REPUBLIKA.CO.ID, JAKARTA -- Ketua Komisi Pendataan, Kajian, dan Ratifikasi Pers Dewan Pers Ninik Rahayu mengatakan, rancangan Kitab Hukum Undang-Undang Pidana (RKUHP) harus berpotensi memberangus kebebasan pers, sebagaimana yang telah diatur dalam Undang-Undang Nomor 40 Tahun 1999 tentang Pers. Setidaknya, ada sembilan pasal yang berpotensi yang didesak untuk direvisi atau diubah.
Pertama adalah Pasal 188 tentang Tindak Pidana terhadap Ideologi Negara. Kedua, Pasal 218-220 tentang Tindak Pidana Penyerangan Kehormatan atau Harkat dan Martabat Presiden dan Wakil Presiden.
"Yang ini kita semua tahu ini sudah dicabut oleh putusan Mahkamah Konstitusi," ujar Ninik di Gedung Nusantara III, Kompleks Parlemen, Jakarta, Selasa (19/7/2022).
Ketiga, Pasal 240 dan 241 Tindak Pidana Penghinaan Pemerintah yang Sah, serta Pasal 246 dan 248 (penghasutan untuk melawan penguasa umum). Selanjutnya, Pasal 263 dan 264 Tindak Pidana Penyiaran atau Penyebarluasan Berita atau Pemberitahuan Bohong.
Lalu, Pasal 280 Tindak Pidana Gangguan dan Penyesatan Proses Peradilan. Keenam, Pasal 302-304 Tindak Pidana terhadap Agama dan Kepercayaan. Ketujuh, Pasal 351-352 Tindak Pidana terhadap Penghinaan terhadap Kekuasaan Umum dan Lembaga Negara.
"Delapan, Pasal 440 Tindak Pidana Penghinaan Pencemaran Nama Baik.

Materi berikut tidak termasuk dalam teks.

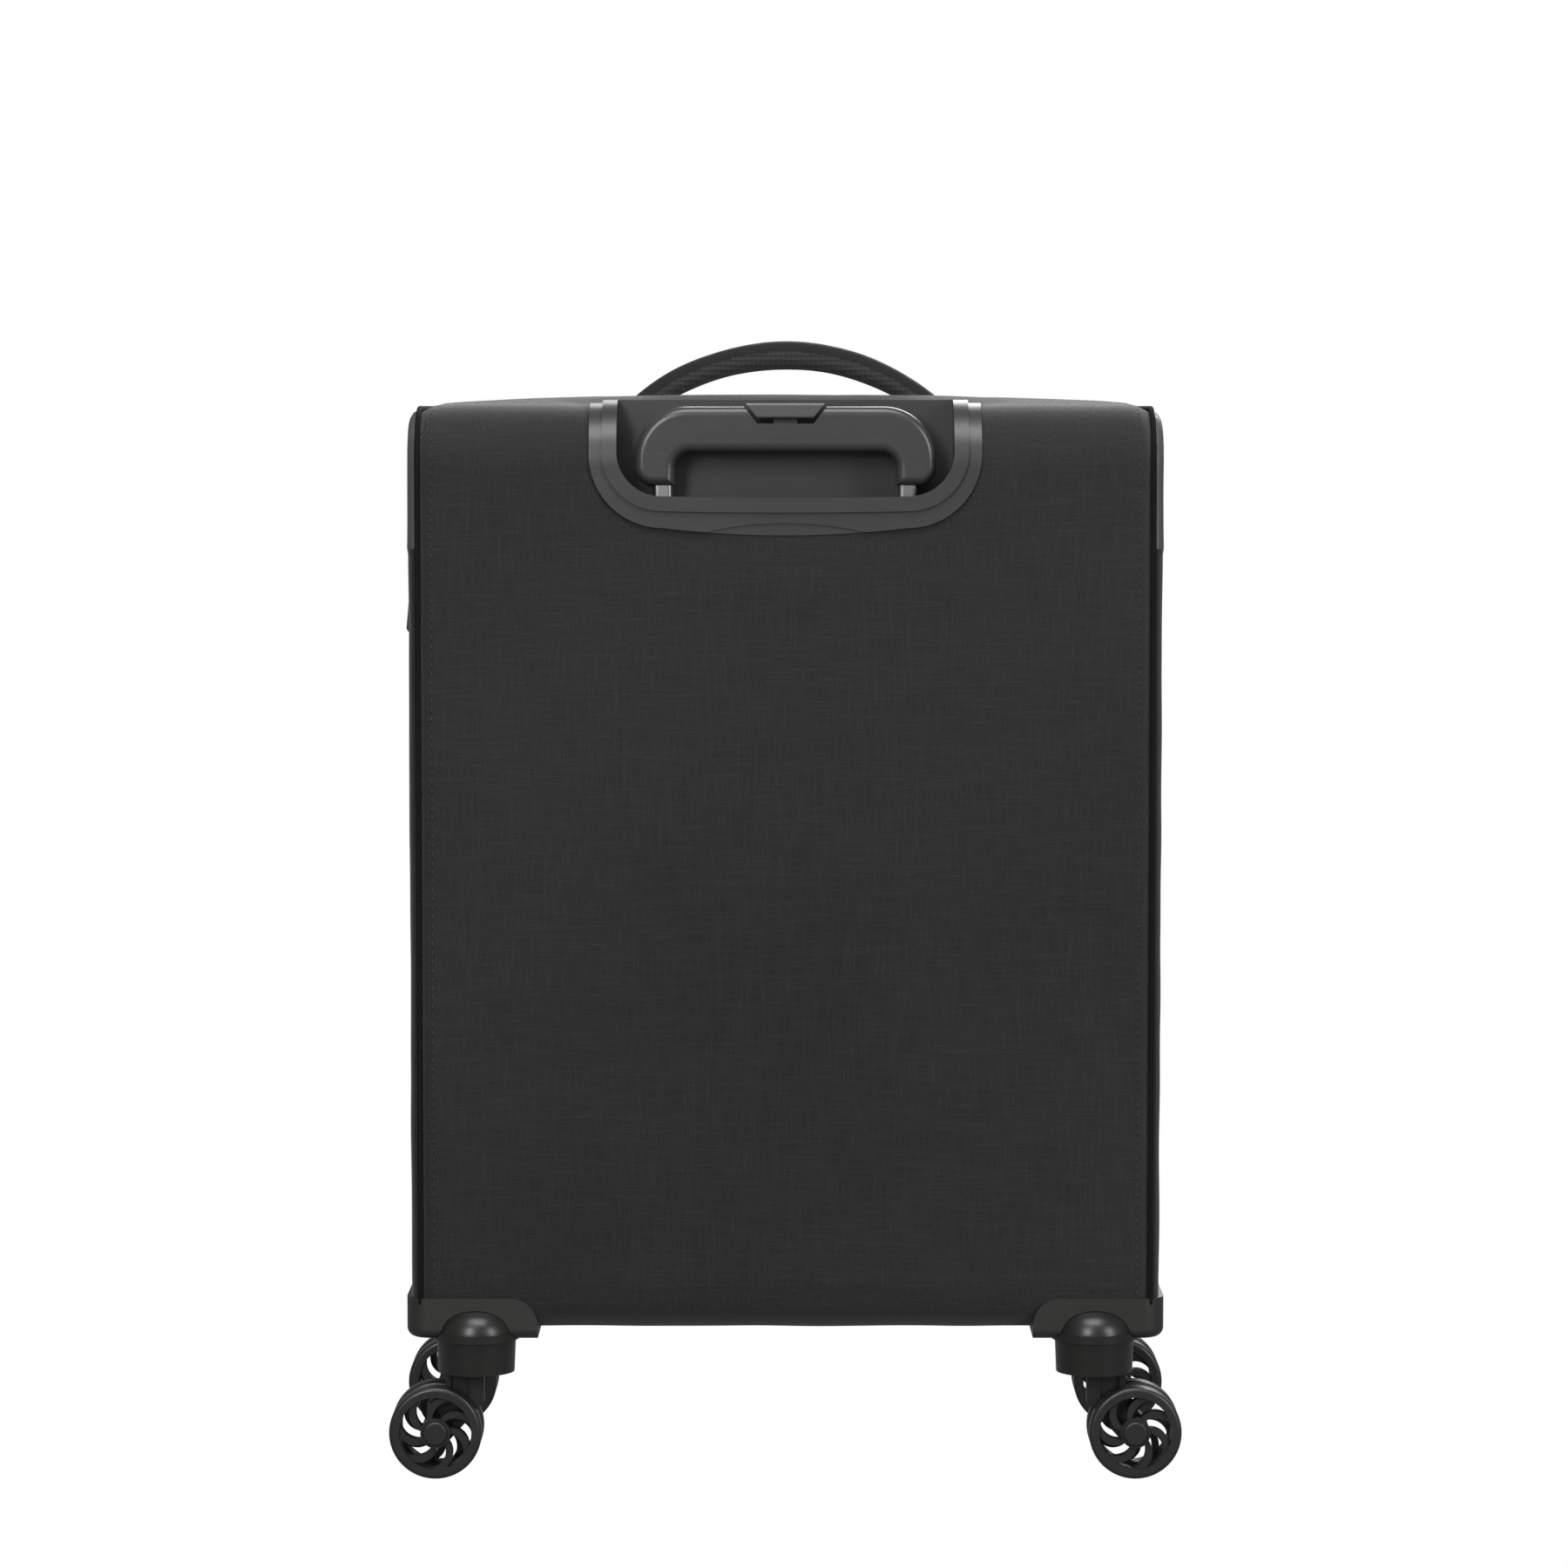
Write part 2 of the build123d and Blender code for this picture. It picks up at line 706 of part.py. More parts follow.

Sembilan, Pasal 437, 443 Tindak Pidana Pencemaran," ujar Ninik.
Rencananya, Dewan Pers akan bertemu dengan Kementerian Hukum dan HAM (Kemenkumham) untuk membahas RKUHP. Ia juga meminta bantuan pihak media untuk terus mengkritisi pasal-pasal tersebut.
"Kita bersama mengawal perubahan atas undang-undang KUHP ini dengan harapan tetap berpijak pada prinsip-prinsip keadilan, kepastian hukum, dan kemanfaatan hukum," ujar Ninik.